I once defended a man charged with distributing literature offensive to the Roman Catholic population of a small Quebec town. Chief witness was the parish priest who testified that since the pamphlet in question contained quotations from the King James Version of the Bible, the one found in most Canadian homes, his parishioners would be offended because they were accustomed to the Catholic Douay version. Some people are easily offended.
Uncertain statutes which make offenses out of abstract human emotions are dangerous threats to a free press in a free country. They can turn the freedom of Canada into the deathly intellectual silence of Spain and Russia.
The minister of justice has decided to appoint a committee to study possible amendments. The first two appointments were Saul Hayes, Q.C. an executive of the Canadian Jewish Congress, and Maxwell Cohen of McGill University. There will be others. It is hoped they will not all represent groups already pressing for amendments.
And what is the basis of these moves? Why, a twenty-year-old youth mailed out some leaflets! Left alone, his attack on the Jews could well have died out. But now his opponents (not he) have succeeded in blowing up this insignificance into a national issue.

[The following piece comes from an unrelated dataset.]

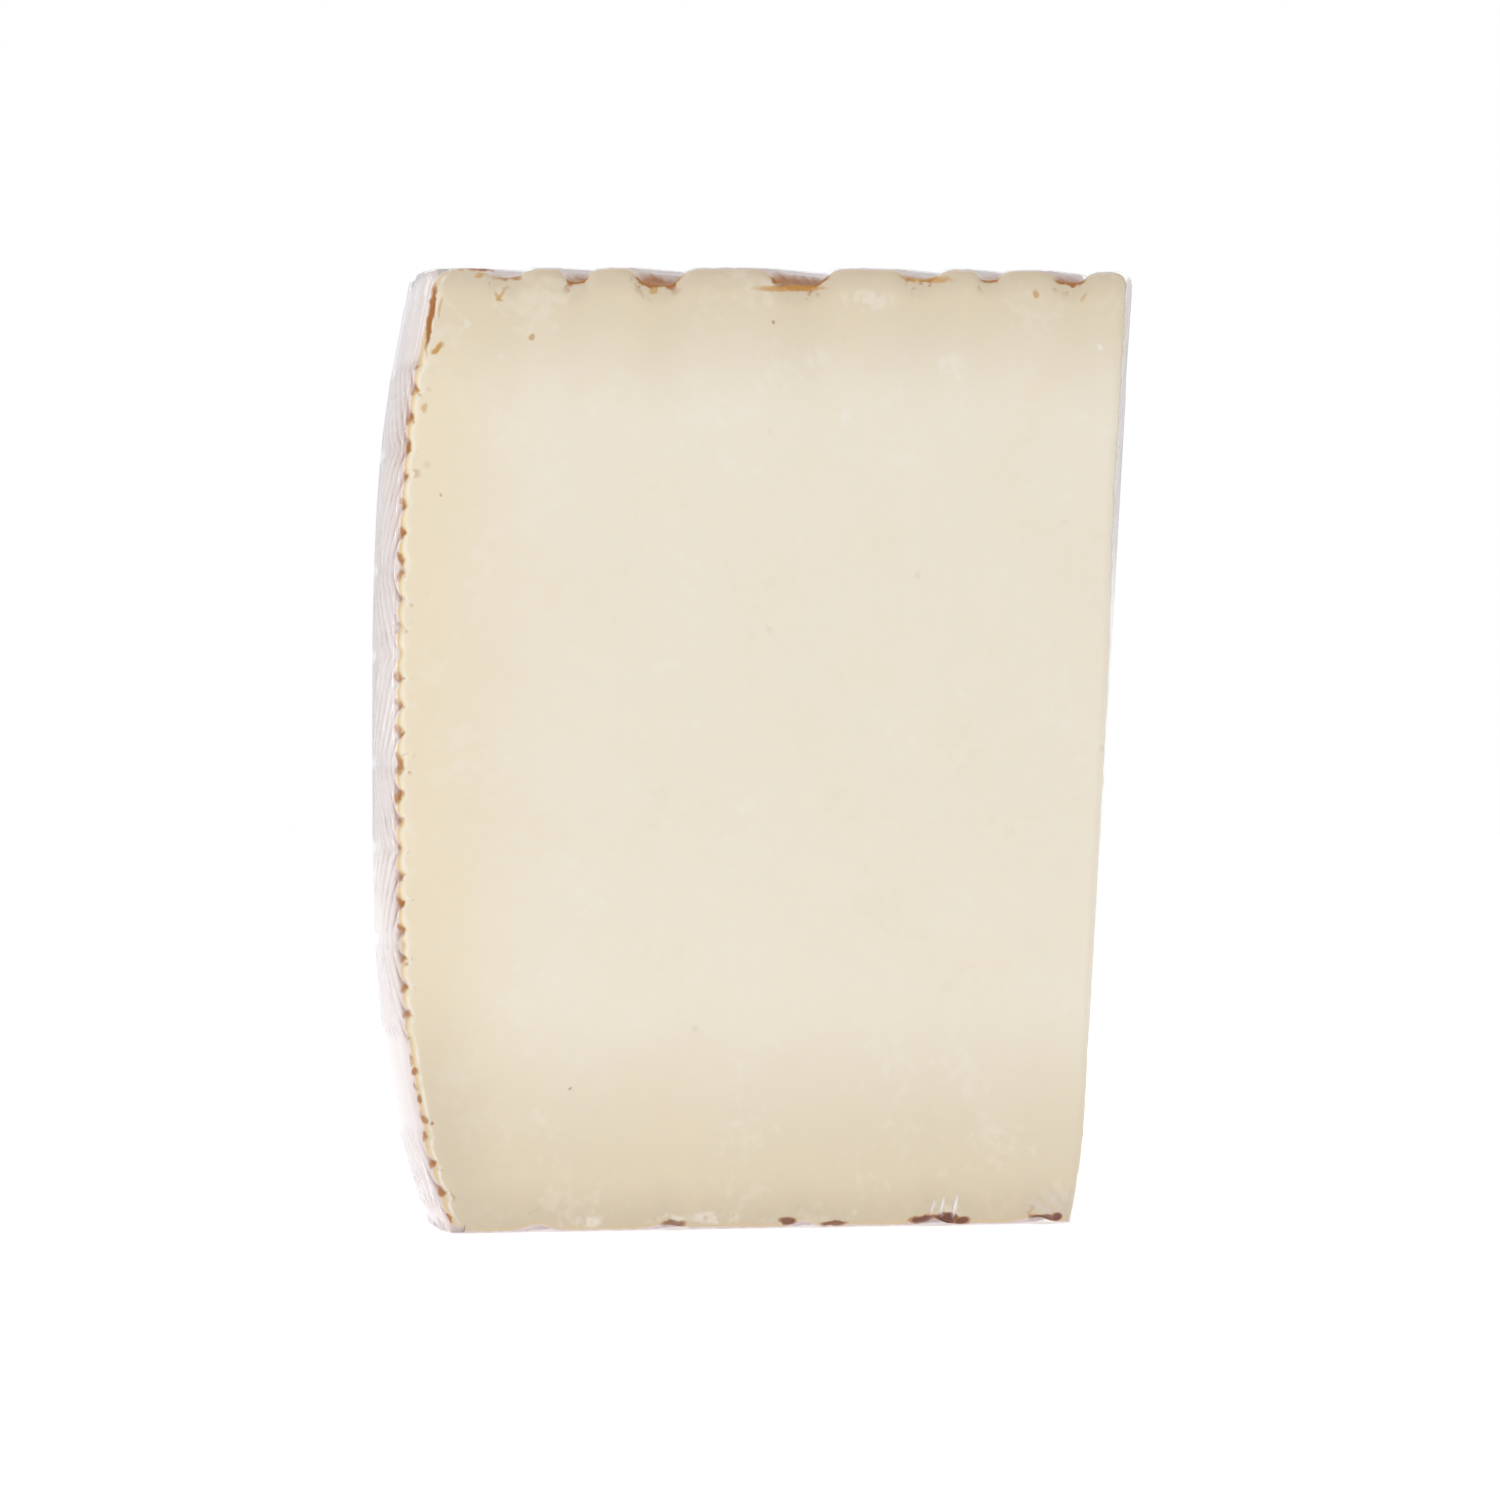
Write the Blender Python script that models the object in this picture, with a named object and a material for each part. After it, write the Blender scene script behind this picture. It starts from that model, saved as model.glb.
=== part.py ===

It is time to get emotion out of this and get down to some plain common sense. It is time for sensible Canadians who appreciate their liberty, whether they be parliamentarians, lawyers or anyone else, to speak up and object to this step-by-step erosion of our freedoms. Let us not lose by default. We do not want Canada to go down in history as the nation that thought so little of its liberties that it jettisoned them on account of a twenty-year-old boy!